- _EXERCISE DETAILS_: Write out, word for word, only the data from its first line to the line containing "of real pieces.".

- _DATA EXCERPT_:
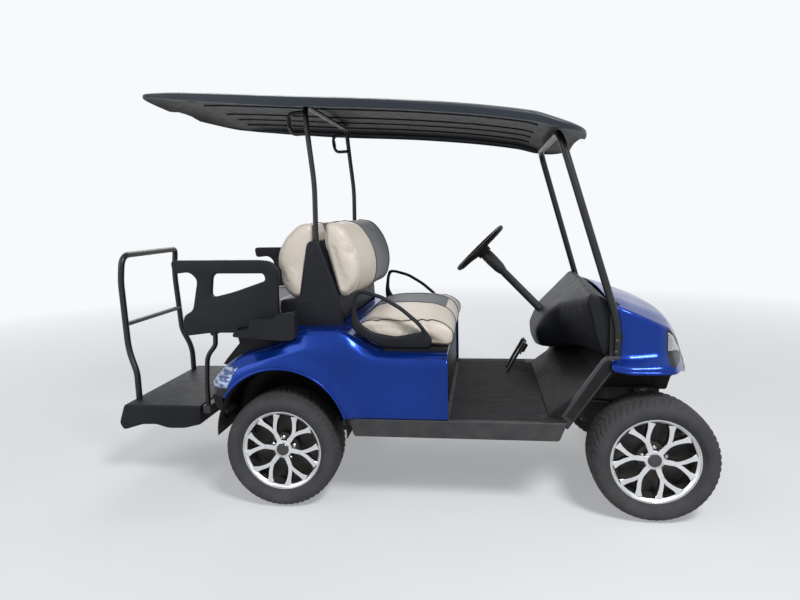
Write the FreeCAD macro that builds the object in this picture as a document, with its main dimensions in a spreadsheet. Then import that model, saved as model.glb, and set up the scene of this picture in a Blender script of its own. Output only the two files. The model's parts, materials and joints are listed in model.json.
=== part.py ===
"""Lifted four-seat golf cart with a rear-facing flip seat, modelled as an assembly of real pieces.

Frame: +X forward, +Y to the driver's side (left), +Z up. The origin is on the ground, under the
middle of the whole cart. All lengths are millimetres.
"""
import FreeCAD, Part
import math
import os
import Sketcher

DOC = FreeCAD.newDocument("golf_cart")
SHEET = DOC.addObject("Spreadsheet::Sheet", "Sizes")
VECTOR = FreeCAD.Vector
NODES = []

# Driving dimensions: alias, value in mm (degrees where the note says so), what it is
SIZES = (
    ("wheelbase", 1669, "rear axle to front axle"),
    ("rear_reach", 942, "rear axle to the rearmost point, the back of the grab bar"),
    ("tyre_radius", 271, "22 inch tyre"),
    ("tyre_width", 240, "section width"),
    ("wheel_face", 600, "centre plane to the tyre's outer face"),
    ("bead_radius", 178, "14 inch rim, where the bead sits"),
    ("bead_half", 80, "half the width between the flanges"),
    ("flange_height", 13, "rim flange above the bead"),
    ("flange_width", 9, "rim flange"),
    ("barrel_wall", 10, "rim barrel"),
    ("hub_radius", 34, "wheel hub outside"),
    ("spindle_radius", 20, "stub that carries the hub"),
    ("spoke_half", 9, "half the width of a spoke's arm"),
    ("spoke_depth", 20, "spoke along the axle"),
    ("running_fit", 0.05, "radial clearance of a shaft in its bore"),
    ("seat_gap", 0.3, "clearance where curved or moving pieces rest"),
    ("arch_lift", 84, "rear arch centre above the axle"),
    ("arch_forward", 10, "rear arch centre ahead of the axle"),
    ("arch_radius", 313, "rear wheel arch"),
    ("deck_rise", 67, "front seat deck above the arch's crown"),
    ("body_half", 600, "half the width of the lower body"),
    ("shoulder_inset", 60, "body shoulder in from the flank"),
    ("panel_wall", 8, "moulded body panels"),
    ("bay_half", 420, "half the width of the bay under the front seat"),
    ("bulkhead_half", 449, "half the width of the rear bulkhead"),
    ("frame_height", 400, "top of the chassis rails"),
    ("rail_depth", 70, "chassis rail"),
    ("rail_width", 50, "chassis rail"),
    ("rail_centre", 165, "centre plane to the rail's middle"),
    ("pan_thickness", 25, "floor pan"),
    ("mat_thickness", 15, "rubber floor mat"),
    ("sill_width", 40, "rocker panel"),
    ("sill_drop", 84, "rocker panel, top to bottom"),
    ("rear_deck_rise", 94, "rear seat deck above the front one"),
    ("seat_half", 460, "half the width of the seats"),
    ("rear_seat_half", 478, "half the width of the rear seat"),
    ("seat_crown_half", 210, "centre plane to where the front seat starts to fall away"),
    ("seat_board", 12, "board under a cushion"),
    ("power_half", 340, "half the width of the power unit"),
    ("power_length", 380, "power unit"),
    ("power_clearance", 70, "power unit's top below the front seat deck"),
    ("nose_gap", 58, "front bumper's top above the tyres"),
    ("cowl_half", 580, "half the width of the front fenders"),
    ("bumper_half", 280, "half the width of the front bumper"),
    ("dash_half", 470, "half the width of the dash"),
    ("toe_half", 485, "half the width of the toe board"),
    ("leg_width", 34, "strut leg beside the toe board"),
    ("front_strut_half", 502, "centre plane to the front strut's foot"),
    ("front_hoop_half", 438, "centre plane to the front strut under the roof"),
    ("rear_strut_half", 427, "centre plane to the rear roof strut"),
    ("front_strut_radius", 17, "front roof strut"),
    ("rear_strut_radius", 12, "rear roof strut"),
    ("strut_bend", 60, "bend radius of the strut hoops"),
    ("roof_rise", 1145, "roof edge at the rear strut above the front seat deck"),
    ("roof_half", 570, "half the width of the roof"),
    ("roof_wall", 18, "roof skin"),
    ("roof_lip_wall", 14, "roof lip"),
    ("roof_crown", 25, "rise of the roof's middle"),
    ("handle_radius", 9, "roof handle tube"),
    ("wheel_tilt", 44, "steering wheel's axis from upright, in degrees"),
    ("steer_side", 280, "centre plane to the steering wheel"),
    ("steer_radius", 160, "steering wheel rim, to the tube's middle"),
    ("steer_tube", 14, "steering wheel rim tube"),
    ("steer_hub", 42, "steering wheel hub radius"),
    ("column_radius", 22, "steering column"),
    ("kingpin_side", 330, "centre plane to the kingpin"),
    ("kingpin_radius", 12, "kingpin"),
    ("knuckle_radius", 22, "knuckle barrel"),
    ("knuckle_height", 70, "knuckle barrel"),
    ("arm_reach", 110, "kingpin to the tie rod's pin"),
    ("pin_radius", 6, "tie rod pin"),
    ("rod_radius", 9, "tie rod"),
    ("beam_radius", 22, "front axle beam"),
    ("axle_radius", 38, "rear axle tube"),
    ("drum_radius", 95, "brake drum"),
    ("leaf_width", 45, "leaf spring"),
    ("leaf_depth", 14, "leaf spring pack"),
    ("rest_half", 400, "half the width of the rear footrest"),
    ("rest_inset", 17, "footrest's rear edge ahead of the grab bar's back"),
    ("rest_wall", 8, "footrest moulding"),
    ("grab_half", 274, "half the width of the grab bar"),
    ("grab_radius", 16, "grab bar tube"),
    ("grab_bend", 55, "grab bar bends"),
    ("arm_inset", 95, "armrest's inner face in from the flank"),
    ("arm_width", 30, "armrest panel"),
    ("tray_width", 95, "armrest tray, out from its inner face"),
    ("cup_radius", 38, "cup holder"),
    ("leg_radius", 12, "rear seat leg tube"),
    ("leg_side", 360, "centre plane to the rear seat's legs"),
    ("loop_inner", 476, "centre plane to the hip restraint's inner face"),
    ("loop_width", 26, "hip restraint"),
)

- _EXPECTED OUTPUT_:
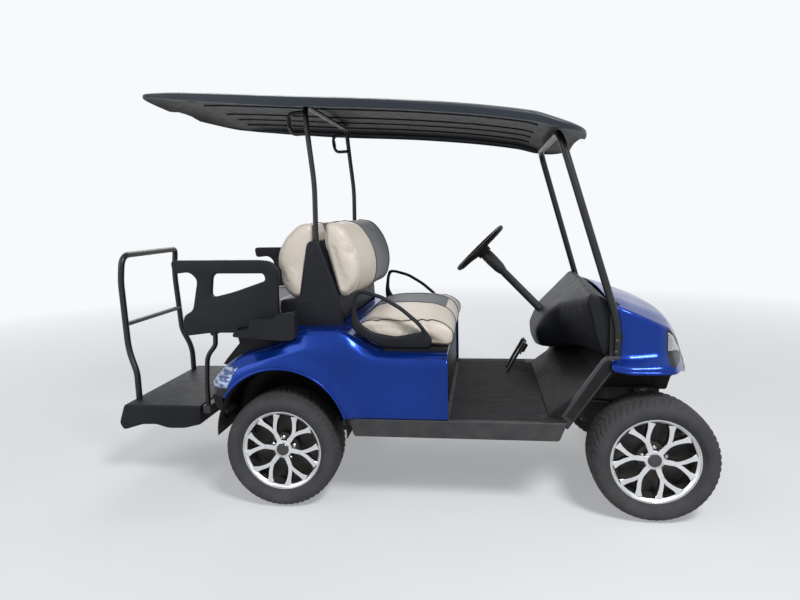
Write the FreeCAD macro that builds the object in this picture as a document, with its main dimensions in a spreadsheet. Then import that model, saved as model.glb, and set up the scene of this picture in a Blender script of its own. Output only the two files. The model's parts, materials and joints are listed in model.json.
=== part.py ===
"""Lifted four-seat golf cart with a rear-facing flip seat, modelled as an assembly of real pieces.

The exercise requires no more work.